Daß die Georgier den Vorstoß nach Tschinwali unternommen haben, um nördlich davon eine strategisch wichtige Brücke in ihren Besitz zu bringen, erscheint mir plausibel. Man sieht auf der Karte, daß die russischen Truppen auf dem Weg nach Tschinwali mindestens zweimal (bei Vaneli und bei Kverno) einen Fluß überschreiten mußten, und dann auf dem Weg nach Gori ein drittes Mal (bei Prisi).
Mehr als Plausibilität ist im Augenblick wohl nicht zu erreichen. Man muß sich auch vor dem Fehler der Verschwörungstheoretiker hüten, einzelne Fakten herauszupicken und daran, ohne Kenntnis aller Fakten, eine abgehobene Theorie zu entwickeln.

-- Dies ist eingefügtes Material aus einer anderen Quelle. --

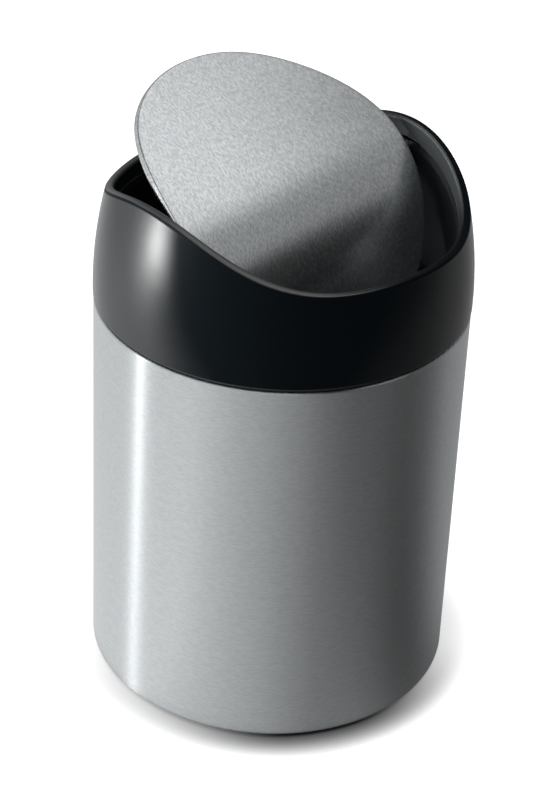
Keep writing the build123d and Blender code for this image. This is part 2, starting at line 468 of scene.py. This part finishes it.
def area_light(name, azimuth, elevation, distance, size, power, aim=BODY_MIDDLE):
    """A soft light, placed by degrees from the side shown; the left is negative."""
    data = bpy.data.lights.new(name, "AREA")
    data.shape = "RECTANGLE"
    data.size, data.size_y = size
    data.energy = power
    light = link(bpy.data.objects.new(name, data))
    way = towards(SHOWN_SIDE + math.radians(azimuth), math.radians(elevation))
    light.location = Vector(aim) + distance * way
    light.rotation_mode = "QUATERNION"
    light.rotation_quaternion = way.to_track_quat("Z", "Y")
    return light


def light_only(light, *names):
    """Keeps a light to a few nodes, as through a flag."""
    lit = bpy.data.collections.new(light.name + "_lit")
    for name in names:
        lit.objects.link(nodes[name])
    light.light_linking.receiver_collection = lit


def make_lights():
    """A strip for the body's highlight, a big soft top light, and two boxes for the black collar alone."""
    area_light("strip", azimuth=-82.5, elevation=8, distance=1.2, size=(0.07, 0.45), power=1.7)
    area_light("top", azimuth=-70, elevation=62, distance=1.8, size=(1.5, 1.5), power=8.0)
    near_box = area_light("collar_box", azimuth=-72, elevation=0.5, distance=0.40, size=(0.10, 0.09),
                          power=1.9, aim=COLLAR_MIDDLE)
    light_only(near_box, "collar_shell")
    side_box = area_light("side_box", azimuth=-100, elevation=24, distance=1.2, size=(0.50, 0.30), power=9.0)
    light_only(side_box, "collar_shell", "collar_frame")


def make_world():
    """White wherever it is seen, also in gloss or through glass, and dimmer as a light."""
    world = bpy.data.worlds.new("studio")
    world.use_nodes = True
    bpy.context.scene.world = world
    paint = Paint(world.node_tree)
    rays = paint.node("ShaderNodeLightPath").outputs
    seen = Value(paint, rays["Is Camera Ray"])
    seen = seen + Value(paint, rays["Is Glossy Ray"]) + Value(paint, rays["Is Transmission Ray"])
    level = paint.blend(seen, grey(AMBIENT), grey(WHITE))
    background = paint.node("ShaderNodeBackground", {"Color": level})
    paint.node("ShaderNodeOutputWorld", {"Surface": background.outputs[0]})


# ---------------------------------------------------------------- floor

FLOOR_HALF = 4.0
FLOOR_PALE = 0.80
FLOOR_SHADED = 0.05
FLOOR_GLOW = 0.75               # on top of the light it catches, so that it is seen as white
CONTACT_REACH = 0.0125          # the contact shadow: how near the bin has to be
CONTACT_DEEPENS = 4.5
SHADE_BEHIND = 0.30             # it is full in front and this faint at the sides and behind
SHADE_GROWS = (0.000, 0.055)
SHADE_LEFT = 0.5                # and half as strong on the left
SHADE_RIGHT = (-0.050, 0.010)


def floor_white(paint):
    """A white floor that keeps the bin's contact shadow."""
    seen = Value(paint, paint.node("ShaderNodeLightPath").outputs["Is Camera Ray"])
    x, y, _ = paint.axes(paint.place())
    shade = SHADE_BEHIND + (1 - SHADE_BEHIND) * forwards(x, y).step(*SHADE_GROWS)
    shade = shade * (SHADE_LEFT + (1 - SHADE_LEFT) * rightwards(x, y).step(*SHADE_RIGHT))
    near = paint.node("ShaderNodeAmbientOcclusion", {"Distance": CONTACT_REACH}).outputs["AO"]
    open_sky = 1 - (1 - Value(paint, near) ** CONTACT_DEEPENS) * shade
    glow = paint.blend(seen * open_sky, grey(0.0), grey(FLOOR_GLOW))
    return principled(paint, Base_Color=paint.blend(open_sky, grey(FLOOR_SHADED), grey(FLOOR_PALE)),
                      Roughness=0.9, Specular_IOR_Level=0.0, Emission_Color=glow, Emission_Strength=1.0)


def make_floor():
    half = FLOOR_HALF
    corners = [(-half, -half, 0), (half, -half, 0), (half, half, 0), (-half, half, 0)]
    mesh = bpy.data.meshes.new("floor")
    mesh.from_pydata(corners, [], [(0, 1, 2, 3)])
    floor = link(bpy.data.objects.new("floor", mesh))
    mesh.materials.append(material(floor_white))


# ---------------------------------------------------------------- sweep

# The graded sweep stands round the bin and over it. This is its section, by radius and height.
SWEEP_SECTION = ((0.064, 0.0004), (0.30, 0.0004), (0.70, 0.0004), (0.95, 0.06), (1.12, 0.26), (1.2, 0.6),
                 (1.15, 1.0), (1.0, 1.3), (0.75, 1.55), (0.40, 1.68), (0.02, 1.7))
SWEEP_SIDES = 96
EYE = (0.0, 0.0, 0.16)          # directions in it are taken from the lid

# Tones of the floor and the wall by bearing from the side shown, in degrees; the left is negative
FLOOR_TONES = ((-180, 0.85), (-150, 1.42), (-85, 1.40), (-40, 0.93), (0, 0.49), (35, 0.24), (72, 0.085),
               (105, 0.28), (140, 0.47), (180, 0.85))
WALL_TONES = ((-180, 0.32), (-150, 0.40), (-120, 0.66), (-60, 0.60), (-20, 0.22), (20, 0.12), (60, 0.04),
              (95, 0.04), (112, 0.28), (150, 0.28), (180, 0.32))
# and of the sky by a direction's x, from -1 at the pivots' left end to 1 at their right
SKY_TONES = ((-1.0, 1.5), (-0.40, 2.0), (-0.24, 0.30), (0.18, 0.30), (0.38, 1.45), (0.56, 0.86), (0.66, 0.70),
             (0.76, 0.74), (0.88, 0.50), (1.0, 0.40))

# Where one gives way to the next, by the sine of the elevation
WALL_STARTS = (-0.37, -0.22)
WALL_TOPS = (0.39, 0.46)
SKY_STARTS = (0.66, 0.84)       # the full sky: under it lies a haze
HAZE = 0.38                     # as a share of the tone overhead
SKY_OPEN = (-0.1, -0.4)         # but no haze on the left
BEHIND = (0.1, 0.6)
WALL_BEHIND = 0.30              # the wall stands this much higher behind
SKY_BEHIND = 0.15               # and the full sky starts this much lower


def tone_ramp(paint, place, tones, lowest, span):
    """A ramp of greys from a table of places, which run over a span from the lowest."""
    stops = [((where - lowest) / span, grey(tone)) for where, tone in tones]
    ramp = paint.node("ShaderNodeValToRGB", [place], stops=stops)
    ramp.color_ramp.interpolation = "CARDINAL"
    return ramp.outputs[0]


def sweep_tone(paint):
    """Light on the left and overhead, dark on the right and low behind."""
    place = paint.node("ShaderNodeVectorMath", [paint.place(), EYE], operation="SUBTRACT").outputs[0]
    way = paint.node("ShaderNodeVectorMath", [place], operation="NORMALIZE").outputs[0]
    x, y, height = paint.axes(way)
    bearing = x.maths("ARCTAN2", y * -1.0) * (1 / math.tau) - SHOWN_SIDE / math.tau
    turn = (bearing + 1.5).maths("FRACT")       # 0 to 1 round the bin, with the side shown at a half
    floor = tone_ramp(paint, turn, FLOOR_TONES, -180, 360)
    wall = tone_ramp(paint, turn, WALL_TONES, -180, 360)
    sky = tone_ramp(paint, x * 0.5 + 0.5, SKY_TONES, -1, 2)
    behind = y.step(*BEHIND)
    side = paint.blend(height.step(*WALL_STARTS), floor, wall)
    open_sky = (height + behind * SKY_BEHIND).step(*SKY_STARTS).maths("MAXIMUM", x.step(*SKY_OPEN))
    sky = paint.blend(HAZE + (1 - HAZE) * open_sky, grey(0.0), sky)
    colour = paint.blend((height - behind * WALL_BEHIND).step(*WALL_TOPS), side, sky)
    return paint.node("ShaderNodeEmission", {"Color": colour}).outputs[0]


def grid_faces(rows, sides):
    """Faces between rings of points that follow each other, each ring closed."""
    faces = []
    for row in range(rows - 1):
        for side in range(sides):
            a, b = row * sides + side, row * sides + (side + 1) % sides
            faces.append((a, a + sides, b + sides, b))
    return faces


def make_sweep():
    """The sweep, seen only in reflections."""
    points = []
    for radius, height in SWEEP_SECTION:
        for side in range(SWEEP_SIDES):
            way = math.tau * side / SWEEP_SIDES
            points.append((radius * math.cos(way), radius * math.sin(way), height))
    mesh = bpy.data.meshes.new("sweep")
    mesh.from_pydata(points, [], grid_faces(len(SWEEP_SECTION), SWEEP_SIDES))
    sweep = link(bpy.data.objects.new("sweep", mesh))
    mesh.materials.append(material(sweep_tone))
    sweep.visible_camera = False
    sweep.visible_diffuse = False
    sweep.visible_shadow = False


# ---------------------------------------------------------------- lid skin

# The lid is drawn closed about its pivot axis, then turned by OPEN_ANGLE
PIVOT = Vector((0, 0, 0.1774))
LID_HALF_X = 0.0490
LID_HALF_Y = 0.0553
LID_POWER = 2.1                 # of the superellipse that is its outline
LID_RISE = 0.0049               # its middle above the pivot axis, without the crown
LID_BOW = 0.9                   # its saddle as a share of the rim's
LID_CROWN = 0.0020              # the sheet swells this much in the middle
LID_SHEET = 0.0006
EDGE_ROUNDING = 0.0009
EDGE_DEPTH = 0.0020
EDGE_SHALLOW = 0.0012           # beside the pivots, where it is cut away
EDGE_CUT = 0.0088
EDGE_BLEND = 0.0007
EDGE_LIP = 0.00012              # the fine rounding of the sheet's cut edge
EDGE_STEPS = 7
LID_SIDES = 480
LID_SPANS = 40

# A mesh's sheen runs in circles about the middle of its texture space: with that far off, it runs straight
SHEEN_MIDDLE = (-1000.0, 0.0, 0.0)
SHEEN_SIZE = (1.0, 1.0, 1.0)


def superellipse(turn):
    """A point on the lid's outline in plan, and the way out from it."""
    c, s = math.cos(turn), math.sin(turn)
    x = LID_HALF_X * math.copysign(abs(c) ** (2 / LID_POWER), c)
    y = LID_HALF_Y * math.copysign(abs(s) ** (2 / LID_POWER), s)
    out_x = math.copysign(abs(x / LID_HALF_X) ** (LID_POWER - 1) / LID_HALF_X, x)
    out_y = math.copysign(abs(y / LID_HALF_Y) ** (LID_POWER - 1) / LID_HALF_Y, y)
    return Vector((x, y)), Vector((out_x, out_y)).normalized()


def lid_place(plan, below):
    """A point of the lid by its plan and its depth under the crowned top, turned open."""
    crown = LID_CROWN * (1 - (plan.x / LID_HALF_X) ** 2) * (1 - (plan.y / LID_HALF_Y) ** 2)
    z = LID_RISE - LID_BOW * rim_fall(plan.y) + crown - below
    c, s = math.cos(OPEN_ANGLE), math.sin(OPEN_ANGLE)
    return PIVOT + Vector((plan.x, plan.y * c - z * s, plan.y * s + z * c))


def edge_depth(y):
    """The turned-down edge is deep all round and shallow beside the pivots."""
    t = min(max((abs(y) - EDGE_CUT) / EDGE_BLEND, 0.0), 1.0)
    return EDGE_SHALLOW + (EDGE_DEPTH - EDGE_SHALLOW) * t * t * (3 - 2 * t)


def edge_section(y):
    """Inset and depth of the section at the edge, from the top face round to the underside."""
    deep = edge_depth(y)
    rows = []
    for step in range(EDGE_STEPS + 1):
        angle = math.pi / 2 * step / EDGE_STEPS
        rows.append((EDGE_ROUNDING * (1 - math.sin(angle)), EDGE_ROUNDING * (1 - math.cos(angle))))
    rows.append((0.0, deep - EDGE_LIP))
    rows.append((EDGE_LIP, deep))
    rows.append((LID_SHEET - EDGE_LIP, deep))
    rows.append((LID_SHEET, deep - EDGE_LIP))
    rows.append((LID_SHEET, LID_SHEET + EDGE_LIP))
    rows.append((LID_SHEET + EDGE_LIP, LID_SHEET))
    return rows


def face_ring(outline, share, below):
    """A ring on the top or the underside: the outline inside its rounding, drawn in to a share."""
    return [lid_place((point - out * EDGE_ROUNDING) * share, below) for point, out in outline]


def make_lid():
    """The lid's steel skin as rings of points, from the crown over the edge and back underneath."""
    outline = [superellipse(math.tau * side / LID_SIDES) for side in range(LID_SIDES)]
    shares = [span / LID_SPANS for span in range(1, LID_SPANS)]
    rings = [face_ring(outline, share, 0.0) for share in shares]
    sections = [edge_section(point.y) for point, out in outline]
    for row in range(len(sections[0])):
        rings.append([lid_place(point - out * section[row][0], section[row][1])
                      for (point, out), section in zip(outline, sections)])
    rings += [face_ring(outline, share, LID_SHEET) for share in reversed(shares)]
    points = [point for ring in rings for point in ring]
    faces = grid_faces(len(rings), LID_SIDES)
    top, under = len(points), len(points) + 1
    points += [lid_place(Vector((0, 0)), 0.0), lid_place(Vector((0, 0)), LID_SHEET)]
    last = top - LID_SIDES
    for side in range(LID_SIDES):
        after = (side + 1) % LID_SIDES
        faces.append((top, side, after))
        faces.append((under, last + after, last + side))
    mesh = bpy.data.meshes.new("lid_skin_brushed")
    mesh.from_pydata(points, [], faces)
    mesh.shade_smooth()
    mesh.use_auto_texspace = False
    mesh.texspace_location = SHEEN_MIDDLE
    mesh.texspace_size = SHEEN_SIZE
    lid = link(bpy.data.objects.new("lid_skin_brushed", mesh))
    mesh.materials.append(material(lid_steel))
    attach(lid, "lid")
    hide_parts("lid_skin")


make_camera()
make_world()
make_floor()
make_sweep()
make_lights()
make_lid()
finish_nodes()

bpy.context.scene.view_settings.view_transform = "Standard"
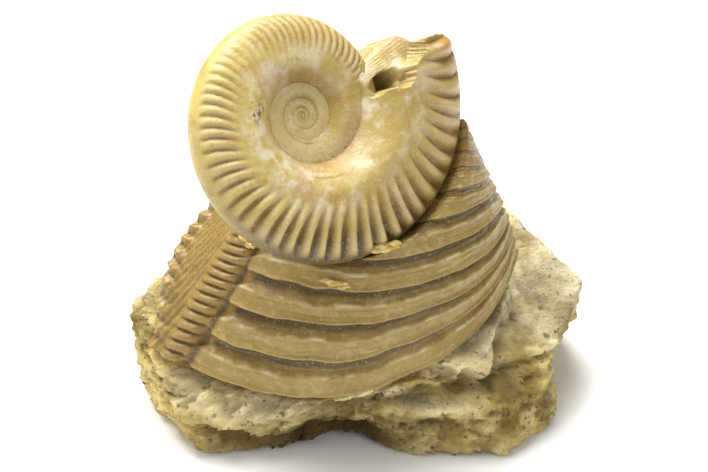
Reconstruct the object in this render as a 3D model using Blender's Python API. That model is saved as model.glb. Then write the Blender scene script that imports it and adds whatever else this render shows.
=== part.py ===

Also, lieber Martin, ich will ja nicht behaupten: So war es.
Mir scheint nur erstens, daß es bisher keine wirklich gründliche Rekonstruktion des Ablaufs in der Presse gibt (das Beste ist nach wie vor der Artikel von Califax) und daß zweitens wenig für die russische Version spricht.
Inzwischen ist ja auch der angebliche Kriegsgrund "Schutz der russischen Bevölkerung in Südossetien" längst aufgegeben worden. Danach sprachen die Russen von "Bestrafung", und jetzt wollen sie in Georgien bleiben, um den "Frieden zu sichern".
Daß sie zB Poti in ihre Gewalt bringen und die kleine georgische Flotte versenken mußten, um die russische Bevölkerung in Südossetien zu schützen, konnten sie ja auch schlecht behaupten.